Your kids have heard it all before: "When I was your age. . . ." Parents who use that phrase usually get the sigh and the eye roll, followed shortly by the glaze. Don’t take it personally chances are it’s not the message that’s boring them, it’s the messenger. (Well, maybe you should take it personally!) The point is, while your experiences are certainly relevant to your children’s lives, the value of those experiences sometimes gets lost when you try too hard to draw parallels. Author Chris Crutcher understands this, which is why his latest book, King of the Mild Frontier: An Ill-Advised Autobiography, succeeds on two levels. First, it will bring back a flood of memories for anyone who ever shot a BB gun, played backyard sports or rode a stick pony. But these cultural aspects are secondary to his honest and hilarious portrayal of how kids interact and cope with the world around them.
Growing up in the small town of Cascade, Idaho, isn’t easy for Crutcher. A non-athlete and something of a dim bulb when it comes to common sense (his father referred to him as Lever "Nature’s Simplest Tool"), he approaches each new disastrous adventure in his life with witless enthusiasm. During the course of this autobiography, he gets shot in the head with BB guns, has his teeth knocked out with a baseball bat, is kicked out of Sunday School and humiliated countless times. Anyone else would cringe at revealing such things, but Crutcher seems to revel in sharing his embarrassments. Indeed, he draws valuable lessons from them.

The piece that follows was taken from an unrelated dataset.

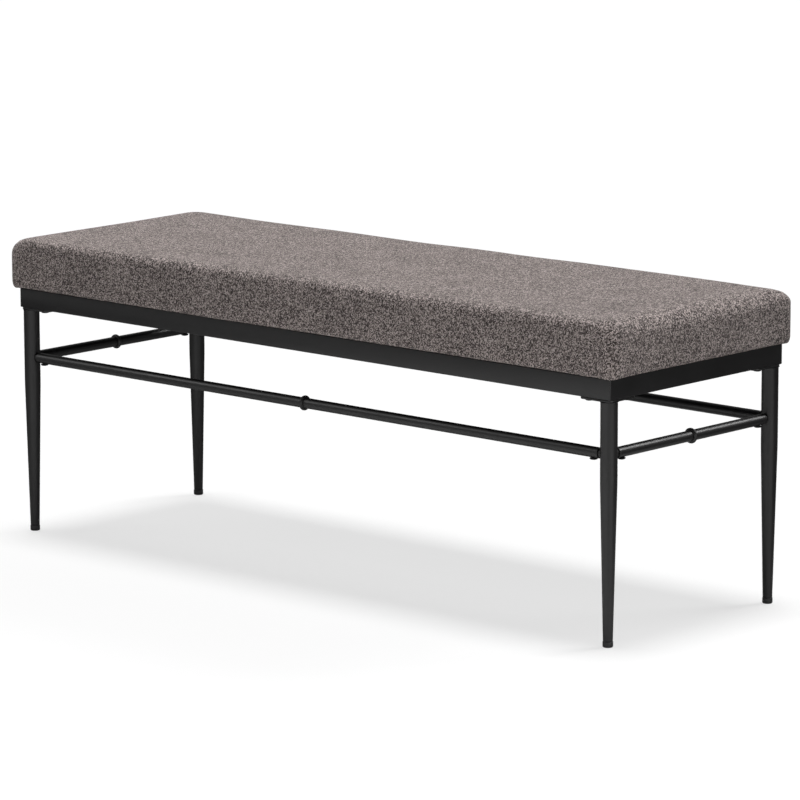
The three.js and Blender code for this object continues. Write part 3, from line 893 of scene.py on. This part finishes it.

So will teen readers, and adults. Despite his laugh-out-loud antics, Crutcher deals with serious subjects, from death to religion to the consequences of cruelty. He relates many of his experiences to his writing and shows where some of his characters and themes come from. Life as a boy, as any man will tell you, can be mean and bloody, funny and crude. King of the Mild Frontier is the same, so be prepared for a few gross-outs and some foul language. But be prepared to laugh and learn as well.